----- Recorded information -----

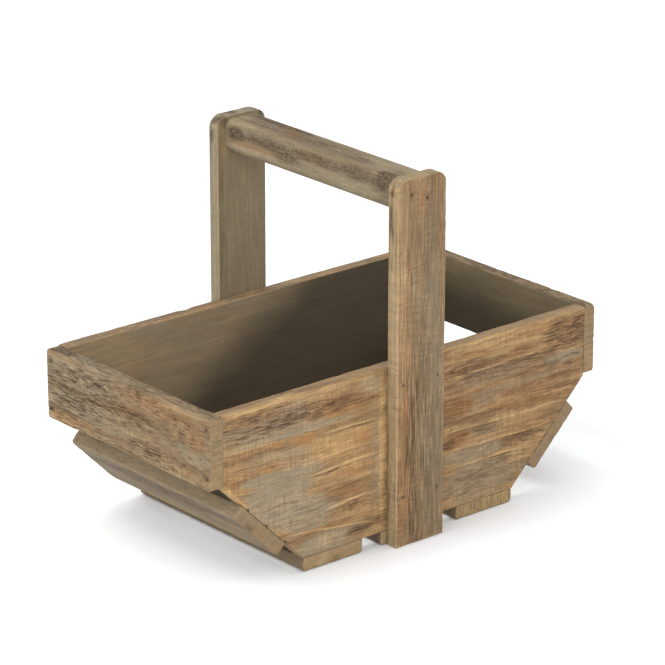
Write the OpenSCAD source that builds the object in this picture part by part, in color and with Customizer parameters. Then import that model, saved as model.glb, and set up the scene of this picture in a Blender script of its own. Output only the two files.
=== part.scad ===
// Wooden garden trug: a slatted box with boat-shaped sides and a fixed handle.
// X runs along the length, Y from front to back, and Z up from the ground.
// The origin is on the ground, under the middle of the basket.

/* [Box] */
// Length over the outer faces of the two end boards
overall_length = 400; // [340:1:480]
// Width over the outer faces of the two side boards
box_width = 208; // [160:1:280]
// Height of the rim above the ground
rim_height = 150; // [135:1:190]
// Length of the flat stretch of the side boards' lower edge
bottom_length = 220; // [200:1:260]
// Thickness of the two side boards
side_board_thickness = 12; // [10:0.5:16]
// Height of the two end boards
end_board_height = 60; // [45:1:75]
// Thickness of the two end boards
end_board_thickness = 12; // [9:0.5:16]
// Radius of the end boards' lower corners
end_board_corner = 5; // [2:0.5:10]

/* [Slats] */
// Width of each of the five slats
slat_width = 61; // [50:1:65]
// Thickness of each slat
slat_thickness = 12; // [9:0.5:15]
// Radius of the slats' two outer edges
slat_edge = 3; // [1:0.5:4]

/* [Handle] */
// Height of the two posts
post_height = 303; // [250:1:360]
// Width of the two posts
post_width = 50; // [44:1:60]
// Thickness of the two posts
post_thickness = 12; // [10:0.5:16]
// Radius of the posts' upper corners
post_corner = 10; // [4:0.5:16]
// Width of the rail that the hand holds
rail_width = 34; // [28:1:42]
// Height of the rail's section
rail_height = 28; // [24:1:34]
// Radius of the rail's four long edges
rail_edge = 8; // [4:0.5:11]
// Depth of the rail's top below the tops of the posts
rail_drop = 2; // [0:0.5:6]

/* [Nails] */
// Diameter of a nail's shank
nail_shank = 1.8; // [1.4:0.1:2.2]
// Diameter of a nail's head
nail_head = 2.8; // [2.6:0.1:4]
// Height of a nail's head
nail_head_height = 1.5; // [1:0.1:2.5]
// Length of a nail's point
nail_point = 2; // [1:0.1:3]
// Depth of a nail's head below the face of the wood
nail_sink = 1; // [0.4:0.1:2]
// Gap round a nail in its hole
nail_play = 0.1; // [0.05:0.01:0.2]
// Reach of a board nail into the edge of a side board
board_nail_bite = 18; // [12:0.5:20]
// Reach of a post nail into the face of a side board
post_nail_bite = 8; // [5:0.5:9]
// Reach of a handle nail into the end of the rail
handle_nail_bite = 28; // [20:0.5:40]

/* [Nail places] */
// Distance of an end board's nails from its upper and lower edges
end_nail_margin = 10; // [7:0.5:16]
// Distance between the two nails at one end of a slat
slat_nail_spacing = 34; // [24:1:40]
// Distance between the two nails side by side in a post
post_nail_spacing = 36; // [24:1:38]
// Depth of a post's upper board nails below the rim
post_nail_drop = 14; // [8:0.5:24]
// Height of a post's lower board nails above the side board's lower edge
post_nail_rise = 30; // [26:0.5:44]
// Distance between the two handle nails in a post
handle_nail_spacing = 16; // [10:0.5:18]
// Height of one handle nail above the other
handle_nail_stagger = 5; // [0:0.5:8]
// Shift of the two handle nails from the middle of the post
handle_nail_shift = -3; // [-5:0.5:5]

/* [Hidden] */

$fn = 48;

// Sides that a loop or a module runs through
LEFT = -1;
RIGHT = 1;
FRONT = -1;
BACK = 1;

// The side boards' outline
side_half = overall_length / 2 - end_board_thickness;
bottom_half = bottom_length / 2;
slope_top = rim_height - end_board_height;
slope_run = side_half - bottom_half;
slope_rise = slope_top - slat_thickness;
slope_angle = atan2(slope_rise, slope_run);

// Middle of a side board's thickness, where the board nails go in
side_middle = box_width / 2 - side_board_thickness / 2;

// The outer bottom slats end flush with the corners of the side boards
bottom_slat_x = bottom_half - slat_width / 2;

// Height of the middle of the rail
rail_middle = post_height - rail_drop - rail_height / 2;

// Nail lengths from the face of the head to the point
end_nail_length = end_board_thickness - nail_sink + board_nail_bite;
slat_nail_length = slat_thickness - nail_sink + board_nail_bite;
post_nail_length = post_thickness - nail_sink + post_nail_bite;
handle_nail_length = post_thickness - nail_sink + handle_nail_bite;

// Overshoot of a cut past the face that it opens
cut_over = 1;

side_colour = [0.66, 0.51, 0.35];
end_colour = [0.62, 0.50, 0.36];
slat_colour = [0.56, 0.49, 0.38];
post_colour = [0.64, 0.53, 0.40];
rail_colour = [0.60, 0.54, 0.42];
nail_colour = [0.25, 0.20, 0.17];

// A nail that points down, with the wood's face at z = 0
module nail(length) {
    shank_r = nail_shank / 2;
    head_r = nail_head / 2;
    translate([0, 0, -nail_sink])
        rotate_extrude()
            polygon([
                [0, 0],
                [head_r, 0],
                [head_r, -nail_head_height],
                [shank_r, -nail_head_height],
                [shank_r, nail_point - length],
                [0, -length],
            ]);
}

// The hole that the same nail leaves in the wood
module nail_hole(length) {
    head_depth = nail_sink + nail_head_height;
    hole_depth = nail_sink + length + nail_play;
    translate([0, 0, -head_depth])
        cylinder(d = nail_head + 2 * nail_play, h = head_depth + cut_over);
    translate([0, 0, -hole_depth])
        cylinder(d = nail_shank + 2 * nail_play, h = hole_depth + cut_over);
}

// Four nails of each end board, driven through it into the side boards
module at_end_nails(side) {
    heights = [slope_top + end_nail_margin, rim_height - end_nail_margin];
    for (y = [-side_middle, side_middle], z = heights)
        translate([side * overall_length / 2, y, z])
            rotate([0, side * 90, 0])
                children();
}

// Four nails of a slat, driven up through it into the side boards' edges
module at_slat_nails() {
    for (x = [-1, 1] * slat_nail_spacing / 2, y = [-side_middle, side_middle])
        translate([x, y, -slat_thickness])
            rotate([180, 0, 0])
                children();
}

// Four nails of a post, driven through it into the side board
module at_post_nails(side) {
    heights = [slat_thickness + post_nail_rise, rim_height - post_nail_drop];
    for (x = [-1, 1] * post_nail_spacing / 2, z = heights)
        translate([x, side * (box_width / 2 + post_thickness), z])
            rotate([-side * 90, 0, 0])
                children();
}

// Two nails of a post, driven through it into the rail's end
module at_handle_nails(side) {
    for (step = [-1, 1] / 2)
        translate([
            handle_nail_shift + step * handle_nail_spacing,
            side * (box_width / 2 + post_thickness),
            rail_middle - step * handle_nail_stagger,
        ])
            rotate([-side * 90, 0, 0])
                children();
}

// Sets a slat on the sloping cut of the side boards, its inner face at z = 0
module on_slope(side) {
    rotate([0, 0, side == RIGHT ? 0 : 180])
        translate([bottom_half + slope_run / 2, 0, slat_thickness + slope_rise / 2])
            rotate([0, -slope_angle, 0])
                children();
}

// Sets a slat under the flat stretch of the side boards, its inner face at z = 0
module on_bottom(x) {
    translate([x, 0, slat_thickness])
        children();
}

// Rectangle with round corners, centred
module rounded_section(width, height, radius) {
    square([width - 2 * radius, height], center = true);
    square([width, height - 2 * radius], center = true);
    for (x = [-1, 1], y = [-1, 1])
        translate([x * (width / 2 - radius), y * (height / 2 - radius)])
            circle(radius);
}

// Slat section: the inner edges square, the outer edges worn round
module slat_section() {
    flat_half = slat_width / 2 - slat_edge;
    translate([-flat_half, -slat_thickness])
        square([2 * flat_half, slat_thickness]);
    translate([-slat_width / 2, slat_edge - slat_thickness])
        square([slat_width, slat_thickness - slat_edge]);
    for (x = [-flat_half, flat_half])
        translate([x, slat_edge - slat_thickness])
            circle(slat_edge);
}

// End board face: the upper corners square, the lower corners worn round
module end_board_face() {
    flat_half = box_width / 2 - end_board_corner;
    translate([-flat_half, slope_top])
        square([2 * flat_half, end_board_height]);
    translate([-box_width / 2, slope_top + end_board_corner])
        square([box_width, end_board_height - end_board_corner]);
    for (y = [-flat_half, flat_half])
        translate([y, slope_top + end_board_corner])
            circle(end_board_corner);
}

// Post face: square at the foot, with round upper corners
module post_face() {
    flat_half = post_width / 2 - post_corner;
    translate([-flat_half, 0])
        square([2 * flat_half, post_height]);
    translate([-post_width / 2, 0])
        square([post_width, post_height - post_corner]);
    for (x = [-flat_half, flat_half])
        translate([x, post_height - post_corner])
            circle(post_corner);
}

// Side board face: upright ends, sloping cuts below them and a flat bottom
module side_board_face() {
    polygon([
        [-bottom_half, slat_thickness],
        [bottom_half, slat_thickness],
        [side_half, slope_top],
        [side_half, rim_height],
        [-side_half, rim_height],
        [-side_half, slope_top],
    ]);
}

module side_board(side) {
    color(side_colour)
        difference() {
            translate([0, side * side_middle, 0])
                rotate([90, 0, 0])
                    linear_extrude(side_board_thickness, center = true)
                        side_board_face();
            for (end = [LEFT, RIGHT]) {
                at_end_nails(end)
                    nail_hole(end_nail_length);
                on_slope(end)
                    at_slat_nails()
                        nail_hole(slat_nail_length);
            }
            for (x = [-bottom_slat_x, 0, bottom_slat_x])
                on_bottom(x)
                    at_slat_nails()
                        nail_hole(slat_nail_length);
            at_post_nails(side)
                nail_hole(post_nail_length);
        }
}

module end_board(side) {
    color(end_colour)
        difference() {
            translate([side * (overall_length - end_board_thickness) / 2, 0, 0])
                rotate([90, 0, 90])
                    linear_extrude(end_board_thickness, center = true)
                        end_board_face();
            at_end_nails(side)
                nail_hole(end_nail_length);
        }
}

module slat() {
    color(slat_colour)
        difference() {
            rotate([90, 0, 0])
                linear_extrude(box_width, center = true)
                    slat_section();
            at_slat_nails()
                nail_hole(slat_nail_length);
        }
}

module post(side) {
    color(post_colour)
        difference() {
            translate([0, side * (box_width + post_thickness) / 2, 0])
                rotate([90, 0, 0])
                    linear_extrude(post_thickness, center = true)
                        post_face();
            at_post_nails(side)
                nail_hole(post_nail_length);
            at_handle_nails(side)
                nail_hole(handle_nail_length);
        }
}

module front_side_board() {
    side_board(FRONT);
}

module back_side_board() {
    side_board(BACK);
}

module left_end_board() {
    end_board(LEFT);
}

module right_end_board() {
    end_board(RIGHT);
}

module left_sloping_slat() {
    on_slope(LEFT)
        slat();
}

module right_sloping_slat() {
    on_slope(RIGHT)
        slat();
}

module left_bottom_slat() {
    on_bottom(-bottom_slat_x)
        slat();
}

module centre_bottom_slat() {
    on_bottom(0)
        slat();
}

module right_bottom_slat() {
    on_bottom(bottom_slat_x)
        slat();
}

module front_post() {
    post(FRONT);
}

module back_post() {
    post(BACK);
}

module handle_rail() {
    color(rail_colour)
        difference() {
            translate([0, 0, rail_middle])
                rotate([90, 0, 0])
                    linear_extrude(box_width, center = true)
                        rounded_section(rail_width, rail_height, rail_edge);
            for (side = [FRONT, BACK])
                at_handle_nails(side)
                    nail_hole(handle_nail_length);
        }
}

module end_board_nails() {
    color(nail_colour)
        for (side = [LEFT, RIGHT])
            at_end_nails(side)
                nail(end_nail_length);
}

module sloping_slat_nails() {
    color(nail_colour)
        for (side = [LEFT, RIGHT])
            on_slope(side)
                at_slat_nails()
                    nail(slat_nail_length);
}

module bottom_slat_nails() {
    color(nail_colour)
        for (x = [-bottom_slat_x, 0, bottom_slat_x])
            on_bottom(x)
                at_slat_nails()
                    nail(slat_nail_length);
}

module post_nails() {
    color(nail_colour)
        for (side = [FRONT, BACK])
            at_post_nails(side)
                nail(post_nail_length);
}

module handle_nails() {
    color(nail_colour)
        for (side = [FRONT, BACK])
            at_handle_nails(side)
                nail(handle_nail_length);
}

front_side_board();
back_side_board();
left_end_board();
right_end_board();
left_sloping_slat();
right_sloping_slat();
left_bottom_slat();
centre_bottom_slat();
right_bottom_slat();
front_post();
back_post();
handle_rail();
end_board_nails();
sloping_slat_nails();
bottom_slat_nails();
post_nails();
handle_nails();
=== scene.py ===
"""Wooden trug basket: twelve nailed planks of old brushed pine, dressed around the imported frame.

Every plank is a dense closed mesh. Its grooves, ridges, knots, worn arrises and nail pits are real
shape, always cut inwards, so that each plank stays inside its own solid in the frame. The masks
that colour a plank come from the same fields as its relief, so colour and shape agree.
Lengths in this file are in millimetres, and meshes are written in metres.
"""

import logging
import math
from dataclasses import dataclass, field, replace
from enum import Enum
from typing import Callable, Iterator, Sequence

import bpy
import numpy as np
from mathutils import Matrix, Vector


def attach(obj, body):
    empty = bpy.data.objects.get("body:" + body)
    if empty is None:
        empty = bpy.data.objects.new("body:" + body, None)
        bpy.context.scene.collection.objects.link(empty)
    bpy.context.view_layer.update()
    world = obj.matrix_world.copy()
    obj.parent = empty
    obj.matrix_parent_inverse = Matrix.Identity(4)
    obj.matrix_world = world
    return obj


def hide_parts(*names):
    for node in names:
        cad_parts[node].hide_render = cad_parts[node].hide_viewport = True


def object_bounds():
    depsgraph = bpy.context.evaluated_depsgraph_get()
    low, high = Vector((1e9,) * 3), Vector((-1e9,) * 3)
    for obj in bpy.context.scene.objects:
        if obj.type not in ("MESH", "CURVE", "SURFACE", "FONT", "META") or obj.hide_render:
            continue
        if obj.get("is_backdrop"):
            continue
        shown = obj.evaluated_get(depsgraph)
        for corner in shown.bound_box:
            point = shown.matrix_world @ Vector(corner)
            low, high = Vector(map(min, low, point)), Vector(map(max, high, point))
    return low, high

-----

◆ Exercise directions ◆
Print, unaltered, every line from the beginning of the material down to the line with "of the basket.".

◆ The reply ◆
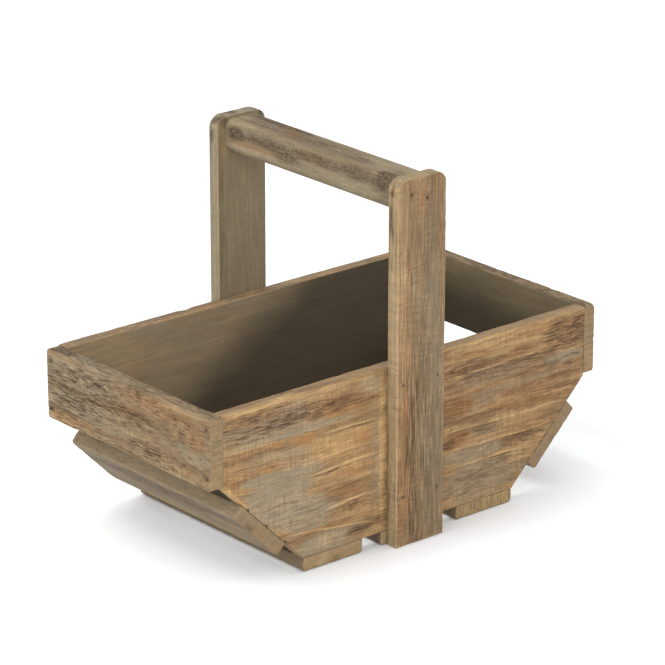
Write the OpenSCAD source that builds the object in this picture part by part, in color and with Customizer parameters. Then import that model, saved as model.glb, and set up the scene of this picture in a Blender script of its own. Output only the two files.
=== part.scad ===
// Wooden garden trug: a slatted box with boat-shaped sides and a fixed handle.
// X runs along the length, Y from front to back, and Z up from the ground.
// The origin is on the ground, under the middle of the basket.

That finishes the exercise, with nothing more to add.